The London pamphleteer still had the Cambridge scholar within him, and it would no doubt be a source of posthumous pride to him to know that his extant writings should eventually have become the subject of a monumental work of scholarship in McKerrow's edition. And another side of him might well have been quite pleased to see himself, four hundred years later, slipping into a somewhat outside pocket at the expense of a few new pence.

He might also have been interested to note that this selection of his work contains relatively little of what won him the reputation which stuck to him in his own time. The ‘young Juvenal, that biting satirist', as Greene described him the Martin-queller and Harvey-baiter, has receded in vividness along with the issues involved.

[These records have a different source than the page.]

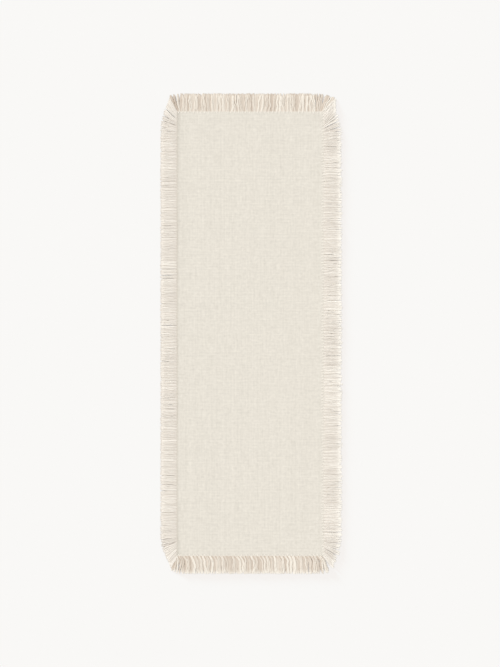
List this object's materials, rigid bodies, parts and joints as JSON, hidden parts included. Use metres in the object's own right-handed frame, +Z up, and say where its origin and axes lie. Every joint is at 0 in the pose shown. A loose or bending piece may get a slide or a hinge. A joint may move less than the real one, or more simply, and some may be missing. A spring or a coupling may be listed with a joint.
{
  "type": "table runner",
  "caption": "Long rectangular woven table runner with stitched edges and a yarn fringe on all four sides; folds in quarters.",
  "frame": {"origin": "centre of the underside of the runner as it lies flat", "axes": "+Y along the length, +X across the width, +Z up through the cloth"},
  "size_m": [0.447, 1.2, 0.0024],
  "materials": {
    "woven_cloth": "matte plain weave, ecru",
    "stitching_thread": "matte twisted thread, cream",
    "side_yarn": "matte loose yarn, cream",
    "end_yarn": "matte loose yarn, cream and pale tan"
  },
  "bodies": {
    "near_end": {"cloth_near_end": "woven_cloth", "near_stitching": "stitching_thread", "near_fringe": "end_yarn", "left_stitching_near_end": "stitching_thread", "right_stitching_near_end": "stitching_thread", "left_fringe_near_end": "side_yarn", "right_fringe_near_end": "side_yarn"},
    "near_middle": {"cloth_near_middle": "woven_cloth", "left_stitching_near_middle": "stitching_thread", "right_stitching_near_middle": "stitching_thread", "left_fringe_near_middle": "side_yarn", "right_fringe_near_middle": "side_yarn"},
    "far_middle": {"cloth_far_middle": "woven_cloth", "left_stitching_far_middle": "stitching_thread", "right_stitching_far_middle": "stitching_thread", "left_fringe_far_middle": "side_yarn", "right_fringe_far_middle": "side_yarn"},
    "far_end": {"cloth_far_end": "woven_cloth", "far_stitching": "stitching_thread", "far_fringe": "end_yarn", "left_stitching_far_end": "stitching_thread", "right_stitching_far_end": "stitching_thread", "left_fringe_far_end": "side_yarn", "right_fringe_far_end": "side_yarn"}
  },
  "joints": [
    {"name": "centre_fold", "type": "hinge", "parent": "near_middle", "child": "far_middle", "pos_m": [0, 0, 0.00525], "axis": [1, 0, 0], "range_deg": [0, 180]},
    {"name": "near_end_fold", "type": "hinge", "parent": "near_middle", "child": "near_end", "pos_m": [0, -0.302, 0.00255], "axis": [-1, 0, 0], "range_deg": [-90, 180]},
    {"name": "far_end_fold", "type": "hinge", "parent": "far_middle", "child": "far_end", "pos_m": [0, 0.302, 0.00255], "axis": [1, 0, 0], "range_deg": [-90, 180]}
  ]
}
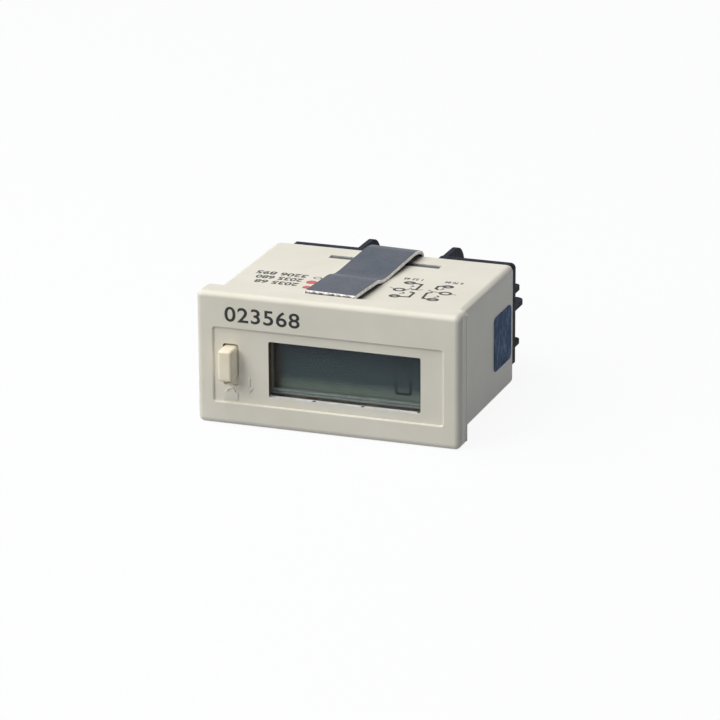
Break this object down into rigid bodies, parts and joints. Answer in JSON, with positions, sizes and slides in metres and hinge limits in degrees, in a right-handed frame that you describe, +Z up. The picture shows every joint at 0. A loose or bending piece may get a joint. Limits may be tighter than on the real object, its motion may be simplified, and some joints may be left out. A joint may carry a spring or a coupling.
{
  "type": "panel-mount totalizing counter",
  "caption": "Panel-mount totalizing counter: moulded case with a display window, a sliding reset button, a steel mounting clip and screw terminals at the back.",
  "frame": {"origin": "middle of the outer box, at the bottom edge of the bezel", "axes": "+Z up, -Y out of the front of the bezel, +Y into the panel, +X to the right as seen from the front"},
  "size_m": [0.048, 0.0518, 0.0246],
  "materials": {
    "case_cream": "fine moulded texture",
    "button_cream": "smooth moulded",
    "lens_clear": "clear polished acrylic",
    "lcd_glass": "polarised glass",
    "reflector": "satin foil",
    "frame_grey": "moulded",
    "circuit_board": "solder resist on glass fibre",
    "black_plastic": "moulded, slightly glossy",
    "capacitor_sleeve": "shrunk sleeve",
    "nickel_plate": "nickel plated",
    "contact_brass": "plain stamped",
    "contact_rubber": "matt",
    "clip_steel": "rolled strip with bright cut edges",
    "label_foil": "dark foil"
  },
  "bodies": {
    "case": {"case_shell": "case_cream", "display_lens": "lens_clear", "lcd_front_glass": "lcd_glass", "lcd_rear_glass": "lcd_glass", "lcd_reflector": "reflector", "zebra_strip_top": "contact_rubber", "zebra_strip_bottom": "contact_rubber", "display_frame": "frame_grey", "display_board": "circuit_board", "main_board": "circuit_board", "driver_chip": "black_plastic", "crystal_can": "nickel_plate", "board_header": "black_plastic", "capacitor_front": "capacitor_sleeve", "capacitor_rear": "capacitor_sleeve", "battery_cell": "nickel_plate", "battery_tab_positive": "nickel_plate", "battery_tab_negative": "nickel_plate", "side_label": "label_foil", "terminal_block": "black_plastic", "terminal_contact_1": "contact_brass", "terminal_contact_2": "contact_brass", "terminal_contact_3": "contact_brass", "terminal_contact_4": "contact_brass"},
    "lock": {"lock_slider": "case_cream"},
    "reset": {"reset_button": "button_cream", "contact_pill": "contact_rubber", "reset_spring": "nickel_plate"},
    "clip": {"mounting_clip": "clip_steel"},
    "clamp_1": {"clamp_plate_1": "nickel_plate"},
    "clamp_2": {"clamp_plate_2": "nickel_plate"},
    "clamp_3": {"clamp_plate_3": "nickel_plate"},
    "clamp_4": {"clamp_plate_4": "nickel_plate"},
    "screw_1": {"terminal_screw_1": "nickel_plate"},
    "screw_2": {"terminal_screw_2": "nickel_plate"},
    "screw_3": {"terminal_screw_3": "nickel_plate"},
    "screw_4": {"terminal_screw_4": "nickel_plate"}
  },
  "joints": [
    {"name": "lock_slide", "type": "slide", "parent": "case", "child": "lock", "axis": [0, 0, 1], "range_m": [-0.0013, 0]},
    {"name": "reset_press", "type": "slide", "parent": "lock", "child": "reset", "axis": [0, 1, 0], "range_m": [0, 0.001], "stiffness_N_per_m": 300, "springref_m": -0.0005, "deforming": ["reset_spring"]},
    {"name": "clip_rock", "type": "hinge", "parent": "case", "child": "clip", "pos_m": [0.0005, 0.0059, 0.02245], "axis": [-0.9982, 0.0593, 0], "range_deg": [0, 2.5], "stiffness_Nm_per_rad": 0.3, "springref_deg": -1.15},
    {"name": "clamp_lift_1", "type": "slide", "parent": "case", "child": "clamp_1", "axis": [0, 1, 0], "range_m": [-0.0018, 0.0004]},
    {"name": "clamp_lift_2", "type": "slide", "parent": "case", "child": "clamp_2", "axis": [0, 1, 0], "range_m": [-0.0018, 0.0004]},
    {"name": "clamp_lift_3", "type": "slide", "parent": "case", "child": "clamp_3", "axis": [0, 1, 0], "range_m": [-0.0018, 0.0004]},
    {"name": "clamp_lift_4", "type": "slide", "parent": "case", "child": "clamp_4", "axis": [0, 1, 0], "range_m": [-0.0018, 0.0004]},
    {"name": "screw_turn_1", "type": "hinge", "parent": "clamp_1", "child": "screw_1", "pos_m": [0.015, 0.017, 0.01778], "axis": [0, 1, 0], "range_deg": [-1296, 288]},
    {"name": "screw_turn_2", "type": "hinge", "parent": "clamp_2", "child": "screw_2", "pos_m": [0.015, 0.017, 0.00778], "axis": [0, 1, 0], "range_deg": [-1296, 288]},
    {"name": "screw_turn_3", "type": "hinge", "parent": "clamp_3", "child": "screw_3", "pos_m": [-0.015, 0.017, 0.01778], "axis": [0, 1, 0], "range_deg": [-1296, 288]},
    {"name": "screw_turn_4", "type": "hinge", "parent": "clamp_4", "child": "screw_4", "pos_m": [-0.015, 0.017, 0.00778], "axis": [0, 1, 0], "range_deg": [-1296, 288]}
  ],
  "couplings": [
    {"joint": "screw_turn_1", "follows": "clamp_lift_1", "rad_per_m": 12566},
    {"joint": "screw_turn_2", "follows": "clamp_lift_2", "rad_per_m": 12566},
    {"joint": "screw_turn_3", "follows": "clamp_lift_3", "rad_per_m": 12566},
    {"joint": "screw_turn_4", "follows": "clamp_lift_4", "rad_per_m": 12566}
  ]
}
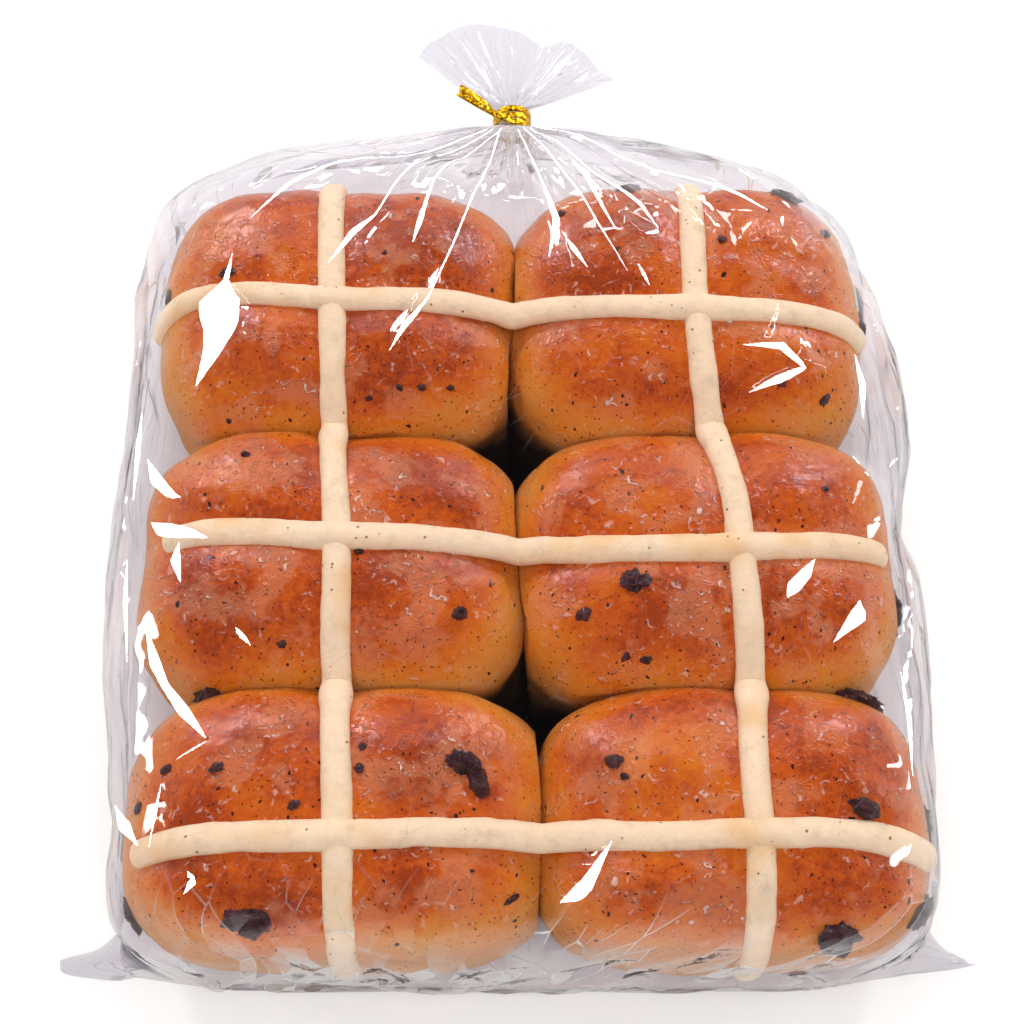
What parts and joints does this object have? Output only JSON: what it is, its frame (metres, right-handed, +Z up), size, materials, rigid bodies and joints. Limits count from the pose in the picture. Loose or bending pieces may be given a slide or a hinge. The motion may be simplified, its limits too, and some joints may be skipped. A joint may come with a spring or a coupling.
{
  "type": "bag of hot cross buns",
  "caption": "Clear film bag filled with hot cross buns that touch in rows, gathered into a neck at one end and closed with a gold twist tie, lying with the crosses up.",
  "frame": {"origin": "on the flat underside that the bag rests on, under the middle of the middle row of buns", "axes": "+Y from the sealed end towards the tied neck, +Z up through the crosses, +X to the right"},
  "size_m": [0.1932, 0.2489, 0.0503],
  "materials": {
    "film": "clear crumpled polypropylene film, very glossy",
    "gold_foil": "gold metallised paper over a wire, glossy",
    "crust": "glazed orange-brown bread crust",
    "flour_paste": "baked pale flour paste, satin",
    "raisin": "dark wrinkled dried fruit, satin"
  },
  "bodies": {
    "root": {"bag": "film", "twist_tie": "gold_foil"}
  },
  "joints": []
}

The Marprelate controversy was a minor episode in one of the great debates of English history. From Wycliffs time to Wesley's, the reformation of the Church was a cause that drew to it good men who wished that true religion should prosper and abuses be checked. Such aims touched the life of everybody in the country, and touched them at one of the points where the basic quality of a culture is in question. There were great things said and great things done. Somewhere in the middle of it all, a slanging-match blew up among some by-standers; the bishops look on, the
people cheer and counter-cheer; it has been a bit of light relief, and it is soon over. One of the main contestants is lost again in the crowd; the other is Nashe, who is remembered for other reasons.